◆ Task instructions: Find each line containing the string "from". Copy it.

◆ Source material:
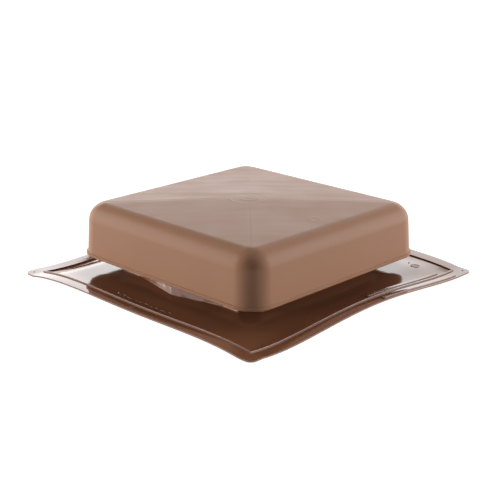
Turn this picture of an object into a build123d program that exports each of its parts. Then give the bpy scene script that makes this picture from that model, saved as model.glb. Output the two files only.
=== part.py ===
from build123d import *
import math
import os

# Static roof vent, square, moulded in plastic. Millimetres, +Z up.
# Origin: centre of the footprint, at the lowest point of the flange's underside.
# The front (-Y) is the uphill side, where the prow of the collar splits the water.

# Flange
flange_size = 426.0
flange_corner_radius = 9.0
flange_thickness = 2.0
nail_inset = 9.0
nail_hole_radius = 1.6

# Raised bead round the flange, and the two pairs of alignment bars
bead_inset = 19.0
bead_width = 2.4
bead_height = 1.6
bar_width = 5.0
bar_height = 1.4
bar_end_cut = 1.6
inner_bar_length = 150.0
inner_bar_inset = 27.0
inner_bar_end_inset = 43.0
outer_bar_length = 156.0
outer_bar_inset = 6.0
outer_bar_end_inset = 31.0

# Warp of the sheet along the bead, as a drop below the deck at five even stations of each side.
# Front and back run from -X to +X, left and right from -Y to +Y.
front_left_drop = 5.9
front_right_drop = 4.1
back_left_drop = 5.0
back_right_drop = 5.9
front_drop = (front_left_drop, 0.9, 3.0, 1.4, front_right_drop)
right_drop = (front_right_drop, 3.9, -1.4, 2.4, back_right_drop)
back_drop = (back_left_drop, 1.2, 2.4, 1.6, back_right_drop)
left_drop = (front_left_drop, 8.4, 3.6, 1.8, back_left_drop)
rim_curl = 3.0
curl_start = 0.9

# Collar, the flat deck round it, its corner shelves and its prow
collar_size = 248.0
collar_corner_cut = 19.0
collar_wall = 2.5
collar_height = 12.4
deck_margin = 26.0
shelf_corner_cut = 52.0
shelf_rise = 0.4
sheet_overlap = 1.2
prow_width = 154.0
prow_reach = 17.0
prow_root_height = 12.6
prow_tip_height = 9.0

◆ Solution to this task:
Turn this picture of an object into a build123d program that exports each of its parts. Then give the bpy scene script that makes this picture from that model, saved as model.glb. Output the two files only.
from build123d import *
# Front and back run from -X to +X, left and right from -Y to +Y.